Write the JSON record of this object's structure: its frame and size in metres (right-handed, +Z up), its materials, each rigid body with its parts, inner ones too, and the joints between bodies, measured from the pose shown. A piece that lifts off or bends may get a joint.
******************************
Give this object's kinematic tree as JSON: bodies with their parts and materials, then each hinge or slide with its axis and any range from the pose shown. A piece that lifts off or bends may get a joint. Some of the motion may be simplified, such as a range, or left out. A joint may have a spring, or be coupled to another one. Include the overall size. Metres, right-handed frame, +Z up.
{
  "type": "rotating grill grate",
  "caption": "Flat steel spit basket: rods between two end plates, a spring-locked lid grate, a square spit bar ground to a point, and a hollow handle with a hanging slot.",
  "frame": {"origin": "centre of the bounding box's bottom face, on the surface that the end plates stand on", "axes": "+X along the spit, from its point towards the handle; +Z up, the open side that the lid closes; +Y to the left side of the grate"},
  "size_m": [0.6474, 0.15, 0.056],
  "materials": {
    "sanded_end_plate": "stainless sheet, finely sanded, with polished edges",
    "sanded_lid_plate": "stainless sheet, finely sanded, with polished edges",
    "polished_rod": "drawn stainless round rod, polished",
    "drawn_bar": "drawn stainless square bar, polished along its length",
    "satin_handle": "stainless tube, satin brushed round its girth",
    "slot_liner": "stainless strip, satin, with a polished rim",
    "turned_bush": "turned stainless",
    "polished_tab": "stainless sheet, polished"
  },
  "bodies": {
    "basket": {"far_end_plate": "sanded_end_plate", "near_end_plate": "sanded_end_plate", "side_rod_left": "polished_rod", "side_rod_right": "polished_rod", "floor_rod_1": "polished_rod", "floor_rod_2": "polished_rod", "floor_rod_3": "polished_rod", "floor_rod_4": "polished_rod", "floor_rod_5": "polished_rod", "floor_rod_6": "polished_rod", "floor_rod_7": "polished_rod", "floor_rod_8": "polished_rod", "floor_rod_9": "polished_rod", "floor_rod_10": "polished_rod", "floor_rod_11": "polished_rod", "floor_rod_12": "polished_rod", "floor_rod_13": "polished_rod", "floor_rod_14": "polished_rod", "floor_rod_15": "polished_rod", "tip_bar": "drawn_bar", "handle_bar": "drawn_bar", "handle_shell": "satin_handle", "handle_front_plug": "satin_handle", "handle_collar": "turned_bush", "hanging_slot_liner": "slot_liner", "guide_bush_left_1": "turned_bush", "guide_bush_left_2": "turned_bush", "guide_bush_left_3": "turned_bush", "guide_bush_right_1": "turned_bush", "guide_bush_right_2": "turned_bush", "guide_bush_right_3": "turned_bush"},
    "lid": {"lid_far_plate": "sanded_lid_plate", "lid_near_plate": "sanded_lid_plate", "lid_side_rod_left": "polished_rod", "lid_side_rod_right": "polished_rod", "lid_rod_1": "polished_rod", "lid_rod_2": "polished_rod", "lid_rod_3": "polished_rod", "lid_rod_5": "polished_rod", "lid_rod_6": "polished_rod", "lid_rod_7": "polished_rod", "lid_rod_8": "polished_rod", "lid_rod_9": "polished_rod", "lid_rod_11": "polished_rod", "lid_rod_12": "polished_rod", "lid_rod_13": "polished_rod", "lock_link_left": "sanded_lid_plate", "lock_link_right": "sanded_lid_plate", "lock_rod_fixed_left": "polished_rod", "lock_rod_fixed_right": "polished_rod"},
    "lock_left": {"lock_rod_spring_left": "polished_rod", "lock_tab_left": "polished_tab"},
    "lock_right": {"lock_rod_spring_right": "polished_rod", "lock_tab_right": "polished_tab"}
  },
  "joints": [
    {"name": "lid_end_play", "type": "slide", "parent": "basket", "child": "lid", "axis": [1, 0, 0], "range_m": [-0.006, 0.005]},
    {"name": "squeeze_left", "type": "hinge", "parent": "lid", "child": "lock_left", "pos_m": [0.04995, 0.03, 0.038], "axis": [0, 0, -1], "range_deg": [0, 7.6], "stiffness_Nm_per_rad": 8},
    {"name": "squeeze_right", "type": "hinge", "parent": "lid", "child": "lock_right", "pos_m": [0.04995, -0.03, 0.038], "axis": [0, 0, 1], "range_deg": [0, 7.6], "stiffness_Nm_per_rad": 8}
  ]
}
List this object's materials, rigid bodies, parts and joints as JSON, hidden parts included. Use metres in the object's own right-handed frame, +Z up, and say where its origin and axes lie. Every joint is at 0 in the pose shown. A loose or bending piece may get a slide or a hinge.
******************************
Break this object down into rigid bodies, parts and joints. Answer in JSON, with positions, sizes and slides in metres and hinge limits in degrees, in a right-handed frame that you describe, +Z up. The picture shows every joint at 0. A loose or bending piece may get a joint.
******************************
▶ [To do]:
From the entries above, extract each line containing "bending".

▶ [Result of the exercise]:
List this object's materials, rigid bodies, parts and joints as JSON, hidden parts included. Use metres in the object's own right-handed frame, +Z up, and say where its origin and axes lie. Every joint is at 0 in the pose shown. A loose or bending piece may get a slide or a hinge.
Break this object down into rigid bodies, parts and joints. Answer in JSON, with positions, sizes and slides in metres and hinge limits in degrees, in a right-handed frame that you describe, +Z up. The picture shows every joint at 0. A loose or bending piece may get a joint.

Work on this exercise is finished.